While catching up with some old friends from Canada, I was surprised to find out that the wife, whom I did not know as well, was actually a lapsed Catholic. When pressed for why she left the Church to become Protestant, she replied with the typical claim that she didn’t get much out of going to Mass: It was too formulaic and didn’t reach her where she was, or something to that effect. I had a similar conversation with a neighbor the week before, who lamented the fact that many Catholics are drawn toward Protestant churches because they are more ‘user friendly’, as an advertising agency for a new cell phone might put it. “You don’t go to Mass to be entertained,” retorted my neighbor in anger, “but to receive the Eucharist.” Of course, my neighbor is absolutely correct. The central feature of the Mass is the real presence — something that most Protestant churches do not even claim to offer (high church Anglicans and Lutherans are the main exception). That said, there is something fundamentally wrong, I suspect, with both sides of the debate. Or, to put it more gently, both sides are missing something even more fundamental: The primary function or purpose of going to church is not what one can get out of it, but what one owes.

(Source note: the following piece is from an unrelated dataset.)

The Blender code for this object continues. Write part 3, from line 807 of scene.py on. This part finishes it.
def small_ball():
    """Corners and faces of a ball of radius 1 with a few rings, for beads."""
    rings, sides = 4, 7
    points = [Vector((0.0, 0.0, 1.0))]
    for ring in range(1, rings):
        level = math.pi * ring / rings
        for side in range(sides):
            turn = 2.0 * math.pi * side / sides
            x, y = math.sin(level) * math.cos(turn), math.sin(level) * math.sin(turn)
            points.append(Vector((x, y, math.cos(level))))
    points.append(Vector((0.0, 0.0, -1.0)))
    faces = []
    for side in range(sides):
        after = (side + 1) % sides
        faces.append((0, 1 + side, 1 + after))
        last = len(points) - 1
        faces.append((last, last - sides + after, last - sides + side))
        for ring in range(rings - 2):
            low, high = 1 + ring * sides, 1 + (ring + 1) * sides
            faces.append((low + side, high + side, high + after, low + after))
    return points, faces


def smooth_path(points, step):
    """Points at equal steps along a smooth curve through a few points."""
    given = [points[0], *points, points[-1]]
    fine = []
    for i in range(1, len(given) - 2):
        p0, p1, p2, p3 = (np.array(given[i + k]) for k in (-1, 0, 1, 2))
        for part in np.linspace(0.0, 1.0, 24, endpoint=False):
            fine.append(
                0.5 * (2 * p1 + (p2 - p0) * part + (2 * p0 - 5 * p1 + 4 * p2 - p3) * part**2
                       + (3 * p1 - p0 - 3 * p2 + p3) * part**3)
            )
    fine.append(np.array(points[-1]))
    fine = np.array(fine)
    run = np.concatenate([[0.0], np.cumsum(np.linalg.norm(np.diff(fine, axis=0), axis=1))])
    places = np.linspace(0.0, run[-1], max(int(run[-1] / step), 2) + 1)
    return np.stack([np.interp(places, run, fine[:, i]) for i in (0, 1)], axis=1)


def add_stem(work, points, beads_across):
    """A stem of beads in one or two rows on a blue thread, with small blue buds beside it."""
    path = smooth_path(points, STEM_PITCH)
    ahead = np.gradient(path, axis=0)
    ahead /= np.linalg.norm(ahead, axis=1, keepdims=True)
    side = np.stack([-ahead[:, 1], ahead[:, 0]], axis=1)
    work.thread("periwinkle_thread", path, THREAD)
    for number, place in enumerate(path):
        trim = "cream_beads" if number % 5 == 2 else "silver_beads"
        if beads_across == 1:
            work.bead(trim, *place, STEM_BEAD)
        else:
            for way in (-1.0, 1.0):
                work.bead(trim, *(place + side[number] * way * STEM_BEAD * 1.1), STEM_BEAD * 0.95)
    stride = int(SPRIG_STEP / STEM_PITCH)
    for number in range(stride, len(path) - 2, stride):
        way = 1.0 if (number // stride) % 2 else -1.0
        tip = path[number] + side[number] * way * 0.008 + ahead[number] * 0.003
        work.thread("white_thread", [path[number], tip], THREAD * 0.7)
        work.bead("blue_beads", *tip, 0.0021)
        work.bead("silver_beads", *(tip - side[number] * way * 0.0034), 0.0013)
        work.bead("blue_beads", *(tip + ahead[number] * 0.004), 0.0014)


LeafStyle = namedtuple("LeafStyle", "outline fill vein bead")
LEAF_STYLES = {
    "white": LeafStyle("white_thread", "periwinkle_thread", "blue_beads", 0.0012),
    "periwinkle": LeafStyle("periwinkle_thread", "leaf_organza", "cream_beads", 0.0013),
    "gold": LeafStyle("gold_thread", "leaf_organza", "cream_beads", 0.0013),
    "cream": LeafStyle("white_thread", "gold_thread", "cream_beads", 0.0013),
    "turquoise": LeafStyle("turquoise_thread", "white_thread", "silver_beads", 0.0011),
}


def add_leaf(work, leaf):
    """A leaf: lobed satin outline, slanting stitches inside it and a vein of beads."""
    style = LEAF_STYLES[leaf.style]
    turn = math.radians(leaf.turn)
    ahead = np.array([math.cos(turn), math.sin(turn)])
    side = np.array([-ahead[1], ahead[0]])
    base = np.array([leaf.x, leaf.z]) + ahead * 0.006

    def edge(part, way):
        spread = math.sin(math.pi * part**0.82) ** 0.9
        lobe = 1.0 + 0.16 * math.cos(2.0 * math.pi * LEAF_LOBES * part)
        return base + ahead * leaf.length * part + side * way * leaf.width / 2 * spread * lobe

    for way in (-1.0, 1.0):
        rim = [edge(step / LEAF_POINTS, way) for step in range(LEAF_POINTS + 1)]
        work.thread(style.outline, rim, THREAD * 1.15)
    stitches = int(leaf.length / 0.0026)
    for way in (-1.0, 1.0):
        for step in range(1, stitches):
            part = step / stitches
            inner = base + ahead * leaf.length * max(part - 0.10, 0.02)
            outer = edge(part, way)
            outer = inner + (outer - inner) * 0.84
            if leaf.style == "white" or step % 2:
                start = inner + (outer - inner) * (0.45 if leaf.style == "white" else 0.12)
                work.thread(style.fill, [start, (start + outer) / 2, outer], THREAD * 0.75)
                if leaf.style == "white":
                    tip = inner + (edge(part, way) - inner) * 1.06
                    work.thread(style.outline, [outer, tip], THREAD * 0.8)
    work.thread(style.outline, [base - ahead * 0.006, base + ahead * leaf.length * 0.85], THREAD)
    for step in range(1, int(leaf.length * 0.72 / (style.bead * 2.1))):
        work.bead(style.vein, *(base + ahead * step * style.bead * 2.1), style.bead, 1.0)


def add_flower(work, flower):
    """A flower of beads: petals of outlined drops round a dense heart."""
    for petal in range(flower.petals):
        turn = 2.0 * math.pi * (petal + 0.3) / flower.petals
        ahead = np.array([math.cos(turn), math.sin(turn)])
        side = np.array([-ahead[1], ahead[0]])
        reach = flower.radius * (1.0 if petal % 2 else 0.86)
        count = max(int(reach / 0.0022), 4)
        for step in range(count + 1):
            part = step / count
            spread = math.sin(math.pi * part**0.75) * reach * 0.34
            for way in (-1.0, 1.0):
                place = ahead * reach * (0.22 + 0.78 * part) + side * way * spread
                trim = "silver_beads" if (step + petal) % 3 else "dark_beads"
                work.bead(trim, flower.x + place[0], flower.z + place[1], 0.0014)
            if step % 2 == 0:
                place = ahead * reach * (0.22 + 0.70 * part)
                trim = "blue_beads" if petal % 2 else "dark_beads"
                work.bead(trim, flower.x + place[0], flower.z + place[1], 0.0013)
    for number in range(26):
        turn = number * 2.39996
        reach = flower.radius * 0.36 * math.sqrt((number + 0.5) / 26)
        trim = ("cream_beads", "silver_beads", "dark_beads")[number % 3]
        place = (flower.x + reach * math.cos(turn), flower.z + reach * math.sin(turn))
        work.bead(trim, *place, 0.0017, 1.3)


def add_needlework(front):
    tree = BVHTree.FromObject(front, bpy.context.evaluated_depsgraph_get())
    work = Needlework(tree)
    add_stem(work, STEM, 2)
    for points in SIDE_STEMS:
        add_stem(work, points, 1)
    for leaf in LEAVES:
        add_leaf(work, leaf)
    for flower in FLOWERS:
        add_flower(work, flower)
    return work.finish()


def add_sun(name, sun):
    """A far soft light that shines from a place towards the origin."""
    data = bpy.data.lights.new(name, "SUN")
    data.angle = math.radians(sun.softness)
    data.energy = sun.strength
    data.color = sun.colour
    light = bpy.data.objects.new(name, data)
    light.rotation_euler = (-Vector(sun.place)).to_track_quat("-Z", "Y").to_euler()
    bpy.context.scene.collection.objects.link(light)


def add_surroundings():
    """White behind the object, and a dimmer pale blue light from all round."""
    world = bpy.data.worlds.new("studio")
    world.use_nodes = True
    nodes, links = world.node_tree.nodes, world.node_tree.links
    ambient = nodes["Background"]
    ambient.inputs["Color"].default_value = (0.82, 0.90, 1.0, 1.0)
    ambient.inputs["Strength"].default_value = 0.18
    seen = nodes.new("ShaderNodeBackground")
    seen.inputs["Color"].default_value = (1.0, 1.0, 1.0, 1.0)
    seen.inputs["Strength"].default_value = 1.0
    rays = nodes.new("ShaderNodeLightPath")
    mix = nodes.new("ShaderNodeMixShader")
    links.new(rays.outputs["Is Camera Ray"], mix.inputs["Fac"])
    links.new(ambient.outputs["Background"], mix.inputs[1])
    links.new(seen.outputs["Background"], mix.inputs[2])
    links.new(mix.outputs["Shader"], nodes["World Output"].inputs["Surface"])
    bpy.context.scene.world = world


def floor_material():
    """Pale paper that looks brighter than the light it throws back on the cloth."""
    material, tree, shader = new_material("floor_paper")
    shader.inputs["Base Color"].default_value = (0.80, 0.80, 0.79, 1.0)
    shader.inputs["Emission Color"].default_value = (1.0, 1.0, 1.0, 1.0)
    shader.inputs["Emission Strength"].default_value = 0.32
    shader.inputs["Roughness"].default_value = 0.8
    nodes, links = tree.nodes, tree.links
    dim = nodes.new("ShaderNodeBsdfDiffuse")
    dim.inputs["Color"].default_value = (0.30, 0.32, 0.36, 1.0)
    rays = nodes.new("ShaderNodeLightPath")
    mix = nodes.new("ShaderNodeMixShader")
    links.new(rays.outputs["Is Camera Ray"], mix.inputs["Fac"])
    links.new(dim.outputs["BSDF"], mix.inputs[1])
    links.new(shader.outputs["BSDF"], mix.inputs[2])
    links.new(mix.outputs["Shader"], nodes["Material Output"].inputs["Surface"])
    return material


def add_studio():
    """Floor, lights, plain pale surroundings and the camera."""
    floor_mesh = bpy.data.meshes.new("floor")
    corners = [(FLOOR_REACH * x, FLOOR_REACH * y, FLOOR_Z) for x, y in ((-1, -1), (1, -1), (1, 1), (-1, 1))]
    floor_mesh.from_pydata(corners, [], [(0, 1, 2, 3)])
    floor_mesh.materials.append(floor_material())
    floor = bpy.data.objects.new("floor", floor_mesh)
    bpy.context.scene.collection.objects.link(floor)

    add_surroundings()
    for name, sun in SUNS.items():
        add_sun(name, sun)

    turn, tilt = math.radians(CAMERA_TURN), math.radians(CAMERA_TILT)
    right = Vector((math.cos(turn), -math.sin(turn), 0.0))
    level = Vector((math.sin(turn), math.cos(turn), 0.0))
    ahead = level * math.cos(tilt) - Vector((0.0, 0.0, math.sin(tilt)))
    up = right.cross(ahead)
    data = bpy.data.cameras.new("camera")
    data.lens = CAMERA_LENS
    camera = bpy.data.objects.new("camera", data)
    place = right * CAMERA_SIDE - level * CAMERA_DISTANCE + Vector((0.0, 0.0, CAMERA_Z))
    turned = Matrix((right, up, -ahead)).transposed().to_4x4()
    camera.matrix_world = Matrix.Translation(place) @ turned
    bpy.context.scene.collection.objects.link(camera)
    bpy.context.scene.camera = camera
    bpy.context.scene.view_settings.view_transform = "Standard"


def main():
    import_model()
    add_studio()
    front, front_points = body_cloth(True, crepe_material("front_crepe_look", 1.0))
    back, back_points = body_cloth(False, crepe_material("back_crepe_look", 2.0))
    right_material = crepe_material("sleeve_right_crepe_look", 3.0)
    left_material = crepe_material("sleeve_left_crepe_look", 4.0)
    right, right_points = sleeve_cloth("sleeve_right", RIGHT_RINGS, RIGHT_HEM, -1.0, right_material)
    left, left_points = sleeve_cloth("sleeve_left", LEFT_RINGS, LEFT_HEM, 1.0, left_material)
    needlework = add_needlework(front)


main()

In the second part of his Summa Theologica (II–II, to be precise), St. Thomas Aquinas treats the various virtues that perfect the human person. First, he discusses the three theological virtues, viz., faith, hope, and charity, since they are the means by which we attain everlasting happiness. Then he turns to the four cardinal virtues: prudence, justice, fortitude and temperance. What is interesting is that attending church is not discussed as part of the theological virtues, but as part of the moral virtues, most specifically as part of justice. According to Aquinas, justice is the virtue by which one renders to another what one owes him. The standard example is that if you borrow money or a tool from someone, you owe it to him to return the money or tool. But within civil society, our debt to others is much more than repaying what we borrow: we owe obedience to our superiors, honor and praise to those who are excellent in some aspect, gratitude to our benefactors, and even affability to the cantankerous and difficult coworker who makes our lives miserable.

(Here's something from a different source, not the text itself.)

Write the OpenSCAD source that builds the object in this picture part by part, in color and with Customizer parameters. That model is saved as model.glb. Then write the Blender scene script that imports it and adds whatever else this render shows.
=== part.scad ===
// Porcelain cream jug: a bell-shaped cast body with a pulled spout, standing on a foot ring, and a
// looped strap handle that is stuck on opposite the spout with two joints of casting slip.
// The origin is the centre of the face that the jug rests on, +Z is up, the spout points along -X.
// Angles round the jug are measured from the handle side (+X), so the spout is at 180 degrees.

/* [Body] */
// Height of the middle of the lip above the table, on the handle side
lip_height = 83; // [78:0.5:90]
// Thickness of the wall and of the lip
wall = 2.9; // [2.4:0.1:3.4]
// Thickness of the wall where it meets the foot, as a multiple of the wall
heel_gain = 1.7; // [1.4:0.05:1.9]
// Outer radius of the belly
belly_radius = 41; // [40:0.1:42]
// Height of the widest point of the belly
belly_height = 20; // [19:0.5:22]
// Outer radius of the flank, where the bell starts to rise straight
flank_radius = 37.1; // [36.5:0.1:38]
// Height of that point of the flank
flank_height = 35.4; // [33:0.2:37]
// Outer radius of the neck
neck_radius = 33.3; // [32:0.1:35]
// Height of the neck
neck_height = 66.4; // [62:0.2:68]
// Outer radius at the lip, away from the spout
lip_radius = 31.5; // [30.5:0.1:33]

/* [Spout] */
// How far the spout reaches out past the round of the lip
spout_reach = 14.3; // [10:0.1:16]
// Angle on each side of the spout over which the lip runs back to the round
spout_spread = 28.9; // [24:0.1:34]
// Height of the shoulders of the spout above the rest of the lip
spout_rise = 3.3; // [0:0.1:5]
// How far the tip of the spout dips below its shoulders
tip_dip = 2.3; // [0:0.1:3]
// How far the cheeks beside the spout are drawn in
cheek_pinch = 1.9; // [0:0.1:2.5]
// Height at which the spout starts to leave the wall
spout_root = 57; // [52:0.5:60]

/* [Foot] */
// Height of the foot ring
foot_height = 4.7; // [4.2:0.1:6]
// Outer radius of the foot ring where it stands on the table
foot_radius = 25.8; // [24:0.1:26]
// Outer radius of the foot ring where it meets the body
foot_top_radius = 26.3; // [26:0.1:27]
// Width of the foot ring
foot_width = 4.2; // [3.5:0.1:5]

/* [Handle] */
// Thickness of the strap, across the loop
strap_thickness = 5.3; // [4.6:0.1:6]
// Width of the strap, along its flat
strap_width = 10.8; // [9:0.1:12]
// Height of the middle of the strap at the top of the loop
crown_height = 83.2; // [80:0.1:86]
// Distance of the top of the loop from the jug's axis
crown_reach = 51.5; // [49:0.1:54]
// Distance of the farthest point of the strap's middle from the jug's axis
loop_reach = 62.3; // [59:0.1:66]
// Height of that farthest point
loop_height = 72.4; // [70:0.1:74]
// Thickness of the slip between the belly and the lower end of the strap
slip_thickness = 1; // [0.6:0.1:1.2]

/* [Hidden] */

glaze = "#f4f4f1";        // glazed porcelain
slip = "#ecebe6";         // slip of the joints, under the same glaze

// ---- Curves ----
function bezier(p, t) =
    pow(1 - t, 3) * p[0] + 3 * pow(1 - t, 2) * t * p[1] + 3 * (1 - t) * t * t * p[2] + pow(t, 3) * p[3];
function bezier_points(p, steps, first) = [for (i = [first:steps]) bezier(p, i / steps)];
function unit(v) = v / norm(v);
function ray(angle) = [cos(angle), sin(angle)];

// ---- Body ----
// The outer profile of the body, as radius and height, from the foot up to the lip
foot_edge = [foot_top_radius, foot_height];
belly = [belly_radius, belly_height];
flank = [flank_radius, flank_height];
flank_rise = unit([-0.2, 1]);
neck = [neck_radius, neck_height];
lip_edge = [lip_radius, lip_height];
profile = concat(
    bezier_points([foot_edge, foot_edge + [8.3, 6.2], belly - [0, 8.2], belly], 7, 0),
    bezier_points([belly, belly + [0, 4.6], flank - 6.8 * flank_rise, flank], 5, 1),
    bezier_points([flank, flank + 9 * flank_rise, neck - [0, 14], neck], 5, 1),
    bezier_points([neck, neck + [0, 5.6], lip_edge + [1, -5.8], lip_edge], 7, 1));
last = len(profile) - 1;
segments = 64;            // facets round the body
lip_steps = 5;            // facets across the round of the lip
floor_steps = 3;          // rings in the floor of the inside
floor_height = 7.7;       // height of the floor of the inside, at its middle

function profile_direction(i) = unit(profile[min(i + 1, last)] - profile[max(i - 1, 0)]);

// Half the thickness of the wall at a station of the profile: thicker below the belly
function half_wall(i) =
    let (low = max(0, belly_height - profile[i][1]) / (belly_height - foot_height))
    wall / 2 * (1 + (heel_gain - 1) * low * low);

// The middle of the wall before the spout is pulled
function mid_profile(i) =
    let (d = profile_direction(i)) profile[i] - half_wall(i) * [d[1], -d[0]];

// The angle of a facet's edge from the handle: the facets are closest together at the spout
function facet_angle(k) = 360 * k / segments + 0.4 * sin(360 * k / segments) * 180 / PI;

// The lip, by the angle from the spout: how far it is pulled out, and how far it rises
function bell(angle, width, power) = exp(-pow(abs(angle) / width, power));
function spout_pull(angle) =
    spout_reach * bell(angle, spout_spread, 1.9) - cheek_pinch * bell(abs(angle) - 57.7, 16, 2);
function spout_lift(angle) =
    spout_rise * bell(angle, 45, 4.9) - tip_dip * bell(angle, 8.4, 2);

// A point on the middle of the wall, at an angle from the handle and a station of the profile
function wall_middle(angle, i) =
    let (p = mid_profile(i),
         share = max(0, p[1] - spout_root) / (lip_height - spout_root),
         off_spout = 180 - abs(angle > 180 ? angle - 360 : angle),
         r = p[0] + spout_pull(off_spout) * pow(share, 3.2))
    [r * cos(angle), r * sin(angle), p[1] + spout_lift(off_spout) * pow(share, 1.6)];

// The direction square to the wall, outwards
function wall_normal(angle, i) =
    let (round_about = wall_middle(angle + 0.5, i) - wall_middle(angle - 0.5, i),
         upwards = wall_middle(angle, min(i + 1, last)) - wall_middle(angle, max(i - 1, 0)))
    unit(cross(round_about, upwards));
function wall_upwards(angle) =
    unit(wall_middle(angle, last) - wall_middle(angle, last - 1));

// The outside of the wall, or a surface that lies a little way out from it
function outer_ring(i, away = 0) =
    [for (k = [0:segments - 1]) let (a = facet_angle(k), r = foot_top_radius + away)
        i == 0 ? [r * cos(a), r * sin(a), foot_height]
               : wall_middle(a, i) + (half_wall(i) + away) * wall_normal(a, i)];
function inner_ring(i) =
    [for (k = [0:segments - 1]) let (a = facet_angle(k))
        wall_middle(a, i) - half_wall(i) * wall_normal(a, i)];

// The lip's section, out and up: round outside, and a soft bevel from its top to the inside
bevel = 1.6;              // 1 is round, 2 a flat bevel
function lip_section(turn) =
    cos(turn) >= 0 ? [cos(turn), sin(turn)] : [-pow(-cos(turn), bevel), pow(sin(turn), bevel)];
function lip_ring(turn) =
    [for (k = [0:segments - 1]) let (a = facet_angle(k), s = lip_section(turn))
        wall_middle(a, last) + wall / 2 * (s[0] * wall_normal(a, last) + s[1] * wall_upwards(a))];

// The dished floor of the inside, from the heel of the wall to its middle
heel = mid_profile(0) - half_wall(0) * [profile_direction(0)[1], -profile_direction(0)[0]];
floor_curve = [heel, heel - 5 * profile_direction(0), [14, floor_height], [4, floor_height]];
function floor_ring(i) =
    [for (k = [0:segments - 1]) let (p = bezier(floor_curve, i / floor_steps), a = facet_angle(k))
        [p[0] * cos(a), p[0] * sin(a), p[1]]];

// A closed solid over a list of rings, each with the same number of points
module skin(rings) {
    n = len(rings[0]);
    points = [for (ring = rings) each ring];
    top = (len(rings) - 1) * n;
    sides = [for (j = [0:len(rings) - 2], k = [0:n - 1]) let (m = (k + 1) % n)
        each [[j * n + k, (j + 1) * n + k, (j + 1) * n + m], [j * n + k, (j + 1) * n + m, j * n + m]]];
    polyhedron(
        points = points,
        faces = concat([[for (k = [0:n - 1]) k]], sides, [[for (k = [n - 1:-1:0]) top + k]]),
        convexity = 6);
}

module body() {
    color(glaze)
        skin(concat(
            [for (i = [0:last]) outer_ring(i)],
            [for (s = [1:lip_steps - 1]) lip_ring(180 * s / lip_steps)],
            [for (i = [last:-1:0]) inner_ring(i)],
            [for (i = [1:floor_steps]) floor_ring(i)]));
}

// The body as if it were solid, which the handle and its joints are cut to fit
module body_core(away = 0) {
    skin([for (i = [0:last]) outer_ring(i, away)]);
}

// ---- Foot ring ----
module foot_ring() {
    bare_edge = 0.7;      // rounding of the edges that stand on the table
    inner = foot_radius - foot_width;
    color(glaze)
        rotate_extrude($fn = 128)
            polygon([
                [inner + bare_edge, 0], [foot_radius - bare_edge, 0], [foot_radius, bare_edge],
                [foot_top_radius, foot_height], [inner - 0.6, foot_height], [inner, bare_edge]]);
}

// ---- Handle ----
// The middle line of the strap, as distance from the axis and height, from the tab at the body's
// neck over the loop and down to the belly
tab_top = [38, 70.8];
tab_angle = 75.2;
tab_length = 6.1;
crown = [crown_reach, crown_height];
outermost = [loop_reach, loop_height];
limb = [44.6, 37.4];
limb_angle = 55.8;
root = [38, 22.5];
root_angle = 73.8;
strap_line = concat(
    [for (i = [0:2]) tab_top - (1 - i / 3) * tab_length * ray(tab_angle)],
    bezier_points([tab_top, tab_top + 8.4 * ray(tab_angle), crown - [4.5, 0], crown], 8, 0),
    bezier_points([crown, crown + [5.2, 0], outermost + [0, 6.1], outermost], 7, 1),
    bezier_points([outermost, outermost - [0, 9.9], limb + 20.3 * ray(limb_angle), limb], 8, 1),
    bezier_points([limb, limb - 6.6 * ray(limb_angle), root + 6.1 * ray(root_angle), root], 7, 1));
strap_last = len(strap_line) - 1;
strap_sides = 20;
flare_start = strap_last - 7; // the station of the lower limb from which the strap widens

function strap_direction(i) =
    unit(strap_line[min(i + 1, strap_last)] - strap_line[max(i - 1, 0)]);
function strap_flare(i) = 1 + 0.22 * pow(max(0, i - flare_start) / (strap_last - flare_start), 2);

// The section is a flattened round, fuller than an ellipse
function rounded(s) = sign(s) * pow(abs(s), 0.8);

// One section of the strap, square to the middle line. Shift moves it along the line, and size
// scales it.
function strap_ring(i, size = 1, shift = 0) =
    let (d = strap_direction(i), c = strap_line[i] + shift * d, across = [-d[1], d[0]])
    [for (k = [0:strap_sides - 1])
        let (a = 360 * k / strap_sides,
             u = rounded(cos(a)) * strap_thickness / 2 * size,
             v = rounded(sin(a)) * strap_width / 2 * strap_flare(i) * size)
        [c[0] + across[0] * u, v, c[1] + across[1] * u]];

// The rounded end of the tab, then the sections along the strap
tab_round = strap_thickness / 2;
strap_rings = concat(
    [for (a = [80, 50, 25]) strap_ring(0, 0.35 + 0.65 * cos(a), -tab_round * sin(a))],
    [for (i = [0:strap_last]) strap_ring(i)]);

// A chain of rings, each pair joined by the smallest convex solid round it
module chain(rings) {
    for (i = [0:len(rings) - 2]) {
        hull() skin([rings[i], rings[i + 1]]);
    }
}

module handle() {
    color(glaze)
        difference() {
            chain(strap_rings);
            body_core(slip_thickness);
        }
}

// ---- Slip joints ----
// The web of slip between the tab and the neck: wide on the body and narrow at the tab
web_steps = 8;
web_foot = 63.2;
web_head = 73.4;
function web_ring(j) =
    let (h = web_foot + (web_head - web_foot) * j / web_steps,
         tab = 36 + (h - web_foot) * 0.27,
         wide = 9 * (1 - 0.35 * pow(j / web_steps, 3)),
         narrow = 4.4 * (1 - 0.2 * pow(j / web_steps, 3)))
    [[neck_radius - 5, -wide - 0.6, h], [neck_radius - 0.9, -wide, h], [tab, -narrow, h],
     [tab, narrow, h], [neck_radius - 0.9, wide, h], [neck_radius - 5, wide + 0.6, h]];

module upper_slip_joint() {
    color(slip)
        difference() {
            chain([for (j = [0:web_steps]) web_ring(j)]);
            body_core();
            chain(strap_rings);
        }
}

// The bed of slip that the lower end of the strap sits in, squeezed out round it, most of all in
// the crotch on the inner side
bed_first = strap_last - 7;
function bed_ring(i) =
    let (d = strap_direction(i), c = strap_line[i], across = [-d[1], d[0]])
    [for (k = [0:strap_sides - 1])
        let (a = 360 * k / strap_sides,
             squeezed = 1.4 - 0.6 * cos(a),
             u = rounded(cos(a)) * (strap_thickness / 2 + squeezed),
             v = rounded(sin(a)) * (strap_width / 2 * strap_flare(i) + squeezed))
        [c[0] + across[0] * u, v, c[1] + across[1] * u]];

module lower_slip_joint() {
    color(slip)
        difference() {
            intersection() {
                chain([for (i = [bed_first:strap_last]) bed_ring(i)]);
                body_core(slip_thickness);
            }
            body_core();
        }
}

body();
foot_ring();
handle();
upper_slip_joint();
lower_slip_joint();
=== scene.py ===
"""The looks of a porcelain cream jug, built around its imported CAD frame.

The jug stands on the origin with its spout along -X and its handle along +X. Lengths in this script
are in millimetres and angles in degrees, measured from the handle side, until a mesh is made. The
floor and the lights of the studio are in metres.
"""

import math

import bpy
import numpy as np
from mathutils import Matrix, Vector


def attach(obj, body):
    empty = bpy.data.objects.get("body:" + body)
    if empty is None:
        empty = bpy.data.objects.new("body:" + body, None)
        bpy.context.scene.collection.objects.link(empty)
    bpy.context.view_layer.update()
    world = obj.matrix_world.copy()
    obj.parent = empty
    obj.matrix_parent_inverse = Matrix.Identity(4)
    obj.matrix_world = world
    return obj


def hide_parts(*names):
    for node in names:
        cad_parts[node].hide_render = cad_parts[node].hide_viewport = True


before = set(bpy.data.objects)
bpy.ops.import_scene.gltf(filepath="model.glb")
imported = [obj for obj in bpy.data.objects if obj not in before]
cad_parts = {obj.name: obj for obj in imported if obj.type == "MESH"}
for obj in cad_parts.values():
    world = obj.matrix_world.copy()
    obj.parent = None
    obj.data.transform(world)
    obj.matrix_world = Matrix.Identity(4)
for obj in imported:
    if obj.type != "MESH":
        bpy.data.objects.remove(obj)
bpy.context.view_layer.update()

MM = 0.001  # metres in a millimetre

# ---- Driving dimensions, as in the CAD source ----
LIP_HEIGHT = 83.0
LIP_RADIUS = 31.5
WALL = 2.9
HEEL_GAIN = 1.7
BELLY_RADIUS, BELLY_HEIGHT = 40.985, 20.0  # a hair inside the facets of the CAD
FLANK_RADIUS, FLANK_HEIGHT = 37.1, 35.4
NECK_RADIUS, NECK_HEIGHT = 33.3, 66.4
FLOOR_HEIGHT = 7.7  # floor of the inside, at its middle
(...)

I am sure that we have all seen the disrespectful child at a supermarket abuse his mother for not giving in to his desire for candy or a particular toy. We are often jolted, even offended, by such occasions because the disobedient child owes his parents respect and honor, not a tantrum. In such cases, the injustice is offensive, not just to the mother but to everyone who witnesses such flagrant insubordination. Yet hierarchy, and the corresponding debt to others, exists throughout the universe: animals are to be subordinate to humans; children are to honor their parents; the body is to submit to the soul; gratitude is owed to benefactors, employees are to submit to their employers; and all humans without exception, as humans, are to submit themselves to God. It is in this sense that Aquinas says “it belongs to religion to pay due honor to someone, namely to God” (ST II–II, Q. 81, art. 2).
So even though the central aspect of attending church for a Catholic is the Eucharist, the service as a whole is the liturgy, which is the public duty that one owes to God. In this sense, attending church weekly is not primarily about what one gets out of it, as important as that is, but what one owes the supreme author of our being, namely praise, honor and worship. While discussing the third commandment, Aquinas observes that “there is in man a natural inclination to set aside a certain time for each necessary thing, such as refreshment of the body, sleep, and so forth. Hence, according to the dictate of reason, man sets aside a certain time for spiritual replenishment, by which man’s mind is refreshed in God” (ST II–II, Q. 122, art. 4, reply 1). Thus, just as one sets aside a certain amount of time to sleep and eat each day, so one must set aside a definite amount of time each week to refresh his soul. Looked at in this light, attending church is not primarily about us, about what we get out of it, but about God. This is not to say, of course, that somehow God gains by the praise and honor we give him. Aquinas points out that “We pay honor and reverence, not for His Sake, because He is of Himself full of glory to which no creature can add anything” (ST II–II, Q. 81, art. 7).
Paradoxically, though, precisely in giving God the honor due him, we do get something out of it. “By the very fact that we revere and honor God, our mind is subjected to Him; wherein its perfection consists; since a thing is perfected by being subjected to its superiors” (ibid.). The perfection of the mind brings me back to my initial conversation with my Canadian guest. Under normal circumstances, a petition or prayer to another person is the effect, or sign, of an internal thought. However, in the case of public or formulaic prayers, the prayer is not a sign of our inward thoughts, but a form or pattern by which our inward thoughts become properly or suitably formed to the Divine Mind. Thus, if the formal prayers at Mass are too formulaic for our sensibilities, that simply shows that our mind is not properly confirmed to the mind of Christ, and hence all the more reason why one ought to attend church. It is as natural, and necessary, as eating and sleeping.